Metals rose helped by Chinese stimulus news with aluminium up 0.2% at $2,434, copper up 1.3% at $8,143 and nickel up 2.8% at $21,950. The circa CNY1tn of measures announced by the Cabinet including 300bn of investment in infrastructure may lift demand for physical metals while surging energy costs continue hitting smelting capacity in the months ahead.
Finally note that iron ore markets were surprisingly unexcited by the Chinese stimulus package.
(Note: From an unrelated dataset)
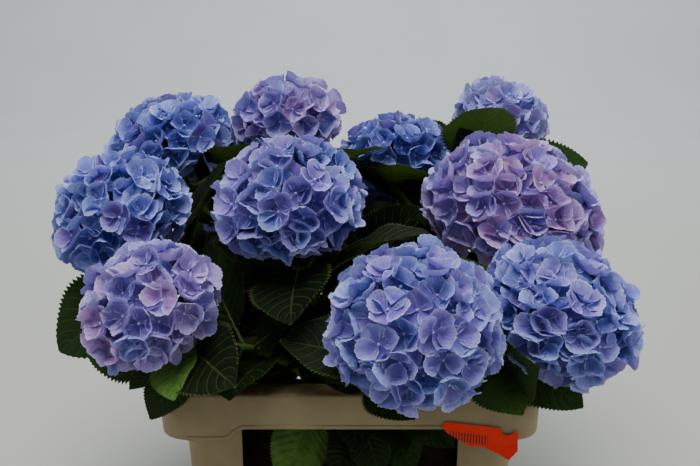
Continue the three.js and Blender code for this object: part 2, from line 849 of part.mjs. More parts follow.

The Sep SGX contract is down a modest 25c at $104.05 while the 62% Mysteel index also fell 25c to $101.80. The ongoing energy crisis in the drought stricken southern region is being exacerbated by heavy rains and flooding in the top three coal-producing regions of Shaanxi, Shanxi and Inner Mongolia cutting coal output.
Day ahead
Australia’s calendar remains quiet today, with July retail sales data due Monday.
The Kansas City Fed’s annual Jackson Hole monetary policy symposium will begin at 10am AEST; Federal Reserve Chair Powell is due to speak at the event (Sat 12am Syd).
US personal consumption expenditure inflation is consolidating at high levels and is expected to fall as price pressures gradually abate through this year (market f/c: 0.0%mth, 6.4%yr headline; 0.2%mth, 4.7%yr core). Consequently, personal spending will remain at risk as inflation continues to erode the purchasing power of household’s personal income (market f/c: 0.5% and 0.6% respectively).
US wholesale inventories are expected to post another gain in July (market f/c: 1.3%) and the final estimate for August’s University of Michigan Consumer Sentiment survey is due (market f/c: 55.3).